We got desperate. We threw aside the formality of explaining the deep significance of each action and just assaulted Ole with everything in the house. We prodded him with furnace tools and thumped him with cordwood and rolling-pins and barrel-staves and shovels. We walked over him, a dozen at a time. And all the time we were getting it worse than he was. He didn't exactly fight, but whenever his elbows twitched some fellow's face would happen to be in the way, and he couldn't move his knee without getting it tangled in some one's ribs. You could hear the thunders of the assault and the shrieks of the wounded for a block.

At the end of an hour we were positively all in. There weren't three of us unwounded. The house was a wreck. Wilbur had a broken nose. "Chick" Struthers' kneecap hurt. "Lima" Bean's ribs were telescoped, and there wasn't a good shin in the house. We quit in disgust and sat around looking at Ole. He was sitting around, too. He happened to be sitting on Bangs, who was yelling for help. But we didn't feel like starting any relief expedition.
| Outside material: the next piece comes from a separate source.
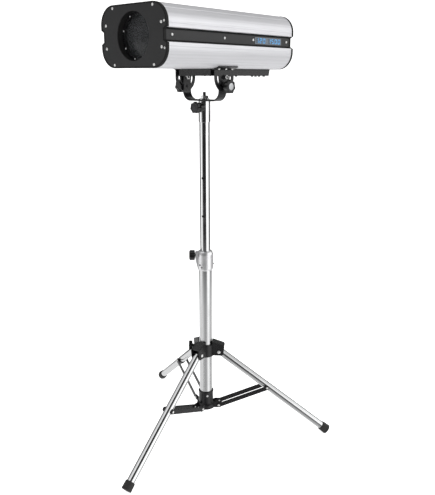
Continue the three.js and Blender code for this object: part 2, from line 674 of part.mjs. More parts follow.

Ole was some rumpled, and his clothes looked as if they had been fed into a separator. But he was intact, as far as we could see. He was still tied and blindfolded, and I hope to be buried alive in a branch-line town if he wasn't getting bored.

"Vat fur yu qvit?" he asked. "It ent fun setting around har."

Then Petey Simmons, who had been taking a minor part in the assault in order to give his wheels full play, rose and beckoned the crowd outside. We left Ole and clustered around him.

"Now, this won't do at all," he said. "Are we going to let Eta Bita Pie be made the laughing-stock of the college? If we can't initiate that human quartz mill by force let's do it by strategy. I've got a plan. You just let me have Ole and one man for an hour and I'll make him so glad to get back to the house that he'll eat out of our hands."

We were dead ready to turn the job over to Petey, though we hated to see him put his head in the lion's mouth, so to speak. I hated it worse than any of the others because he picked me for his assistant. We went in and found Ole dozing in the corner. Petey prodded him. "Get up!" he said.

Ole got up cheerfully. Petey took the dog chain off of his legs. Then he threw his sub-cellar voice into gear.

"Skjarsen," he rumbled, "you have passed right well the first test of our noble order. You have faced the hideous dangers which were in reality but shams to prove your faith, and you have borne your sufferings patiently, thus proving your meekness."

I let a couple of grins escape into my sweater-sleeve. Oh, yes, Ole had been meek all right.